Friday, February 10, 2012

Die Vergewaltigung des Friedens


~"Where do we go to escape the end of the world?"


I know I haven't written anything about anything yet, so it may seem odd that I am starting with this, but Auschwitz is still at the front of my mind and I feel like I need to start here. I will post about teaching and youth events and all the awesome things that happened in the Czech Republic some other time.

I honestly cannot convey the emotions that Auschwitz invokes, but I don't think that it is entirely necessary to do so for me to make my points. This is a can of worms, no doubt. I just want people to think about things that have been forgotten. I apologize in advance because my thoughts on the matter are all one big conglomerate in my head and it is very hard to get everything out in any particular order that makes sense. I will try to make my thoughts and sights available as they happened and then talk about what I took away from the experience.

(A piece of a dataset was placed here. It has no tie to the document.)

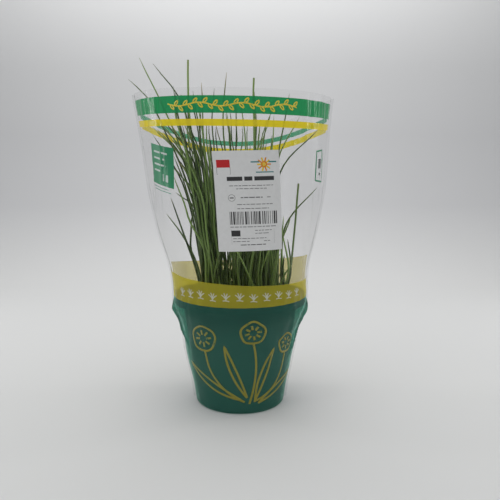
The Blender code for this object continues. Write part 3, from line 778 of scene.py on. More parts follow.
def try_leaf(tuft, draw, filling):
    """Draws one leaf of a tuft: its guide points and radius. A filling leaf crosses its tuft as it rises."""
    low, high = tuft[7]
    if filling:
        tuft = fanned(tuft)
    angle, out = draw.uniform(0, 2 * math.pi), math.sqrt(draw.random())
    root = np.array([math.cos(angle), math.sin(angle)]) * out
    head = root
    if filling:
        low -= FILL_DROP
        angle, out = draw.uniform(0, 2 * math.pi), math.sqrt(draw.random())
        head = np.array([math.cos(angle), math.sin(angle)]) * out
    tip = low + (high - low) * draw.random() ** 0.8
    sway = 5.0 * out + draw.gauss(0, 3.5)
    turn = angle + draw.gauss(0, 0.7)
    radius = LEAF_RADIUS * draw.uniform(0.72, 1.05)
    if filling:
        radius *= draw.uniform(*FILL_GIRTH)
        sway *= 1.6
    guides = []
    for share in (0, 0.25, 0.5, 0.75, 1):
        s, t = root + (head - root) * share
        place = bundle(tuft, s, t, LEAF_ROOT + (tip - LEAF_ROOT) * share)
        guides.append(place + np.array([math.cos(turn), math.sin(turn), 0]) * sway * share**2.4)
    return np.array(guides), radius


def low_leaf(draw):
    """A short, thin young leaf from anywhere between the tufts, which leans its own way."""
    left, right, front, back = LOW_SPREAD
    foot = np.array([draw.uniform(left, right), draw.uniform(front, back), LEAF_ROOT])
    while (foot[0] / right) ** 2 + (foot[1] / back) ** 2 > 1:
        foot[:2] = draw.uniform(left, right), draw.uniform(front, back)
    tip, lean, angle = draw.uniform(*LOW_TIPS), draw.gauss(0, LOW_LEAN), draw.uniform(0, 2 * math.pi)
    reach = np.array([math.cos(angle), math.sin(angle), 0.0]) * lean
    guides = []
    for share in (0, 0.35, 0.7, 1):
        guides.append(foot + reach * share**1.5 + np.array([0.0, 0.0, (tip - LEAF_ROOT) * share]))
    return np.array(guides), LEAF_RADIUS * draw.uniform(*FILL_GIRTH)


def hand_placed(rows, radius):
    """The leaves that are placed one by one, each from its foot through its other guide points."""
    return [(name, np.array([(*foot, LEAF_ROOT), *rest], float), radius) for name, foot, *rest in rows]


def plan_leaves():
    """Every leaf as (tuft name, guide points, radius): those of the solids first, then the finer ones."""
    leaves = hand_placed(STRAYS, LEAF_RADIUS)
    paths = [smooth_path(guides, LEAF_RINGS) for _, guides, _ in leaves]
    rounds = (
        (random.Random(SEED), [tuft[6] for tuft in TUFTS], TRIES, 2 * LEAF_RADIUS + LEAF_CLEARANCE, False),
        (random.Random(FILL_SEED), FILL_COUNTS, FILL_TRIES, FILL_GAP, True),
    )
    for draw, counts, tries, gap, filling in rounds:
        if filling:
            later = hand_placed(FANNED, LEAF_RADIUS * FILL_GIRTH[1])
            leaves += later
            paths += [smooth_path(guides, 2 * LEAF_RINGS) for _, guides, _ in later]
        for tuft, count in zip(TUFTS, counts):
            for _ in range(count):
                for _ in range(tries):
                    guides, radius = try_leaf(tuft, draw, filling)
                    path = smooth_path(guides, LEAF_RINGS)
                    if inside_film(path) and path_gap(path, paths) > gap:
                        leaves.append((tuft[0], guides, radius))
                        paths.append(path)
                        break
    draw = random.Random(LOW_SEED)
    for _ in range(LOW_LEAVES):
        for _ in range(FILL_TRIES):
            guides, radius = low_leaf(draw)
            path = smooth_path(guides, LEAF_RINGS)
            within = LOW_REACH[0] < path[-1][0] < LOW_REACH[1]
            if within and inside_film(path) and path_gap(path, paths) > LOW_GAP:
                nearest = min(TUFTS, key=lambda tuft: math.dist(tuft[1], guides[0][:2]))
                leaves.append((nearest[0], guides, radius))
                paths.append(path)
                break
    return leaves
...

The first thing that I thought as I walked through the infamous gate with the words "ARBEIT MACHT FREI" stamped overhead was, "This is a bad place." The air is heavy and it feels like death. There is no other way to describe it. Even more disconcerting was later when the same feeling hung over Birkenau, a wide open field with only low structures. The air felt thick to breathe. Some of Auschwitz I's buildings have been converted to a museum, so most of the two hours that we spent there were spent going in and out of these buildings. The first few of these had multiple placards with information about the camp, but interspersed were glass cases with artifacts from the forties. There was an urn serving as a monument for the people murdered at the camp. There were cases thirty feet long, ten feet deep, and ten feet tall filled with shoes, cases with luggage, cases with pots and pans, cases with children's shoes and dolls and toys. There was a case with all the prosthetic limbs, crutches, etc. confiscated from those with need of them. We were told that anyone handicapped and everyone who could not work (excluding Jews) were immediately taken and killed. Probably the worst of the displays was a case spanning the entire room that was filled with human hair cut from the prisoners as they were processed. After this we were taken outside and shown the firing wall where prisoners were executed. The building next to this wall also served as the camp's prison building. A legend as we walked into the basement informed us of the common causes of death for the people kept in these rooms. Some of the cells were the size of the desk I am typing this on. Into these were dropped four people from above. They would die of suffocation overnight. The much more common cause of death was starvation in the majority of the cells. Following the tour of this building we walked across the camp to the original gas chamber and crematorium. We walked in and out of a room which hundreds of thousands of people only entered, thinking they were going to take a shower to be disinfected. This concluded the first part of the tour and we walked back to the visitors' center to travel to Birkenau. The second part of the camp was built with purpose rather than the repurposed barracks that made up Auschwitz I. The purposes were limited to mass housing and mass killing. The gas chambers and crematoriums at this camp were all destroyed before the Allies arrived, but seeing the rubble was quite enough.

I think I am going to leave it there for the description; there are a thousand other places you can read about the camp. There are three things I want to mention that were hitting me while I was there, or have hit me since. I had twisted my ankle pretty badly a few days before playing soccer with the gypsy boys. Another girl on the trip had hurt her foot as well. We got the opportunity to talk on the flight back to the U.S. As we were both walking around, we were compelled to let ourselves keep hurting. The thought crossed both of our minds that we would let someone cut off our injured feet if it could have saved just one person. I was thinking about that and the end of Schindler's List and realized how selfish we can be even when we are discussing sacrifice. The thought should not be, "I have to give this up." It should be, "Why didn't I give up more?" That is the place from which the ability to serve others comes.

The next thing that struck me was a reaction to a normal Christian reaction to hardship. The "God had a purpose" rationale is far too over-used in situations like this. Don't mistake me, though. That is absolutely true. Unfortunately, this statement has become a vehicle of neglect for many people. God wept for these people, for infinitely longer than anyone on earth can. That does not, by any stretch of the imagination, mean that we should not grieve and weep for them. On the contrary, if we truly claim to desire God's character to be our own, how can we dismiss his sympathy?

Lastly, people tend to move past the Holocaust and say, "Genocide is happening every day in Africa. We need to focus on that." Again, I agree wholeheartedly. There are some big differences though (at least in my opinion). I think they are best illustrated in the character of Adolf Hitler. This was a man who is arguably "the best communicator in the history of the world" (thanks Britt). He was able to convince the large majority of a society to follow him in a pursuit of perfection here on earth by the destruction of an entire race. This of course was not just any race, but the Jewish race, God's chosen people. There is just something innately spiritual about that course of events than we cannot escape from. I don't have any idea what it is, but I know it's there.

Anyway, those are just a few of the ridiculous number of things I have been thinking about since I got back. More to come.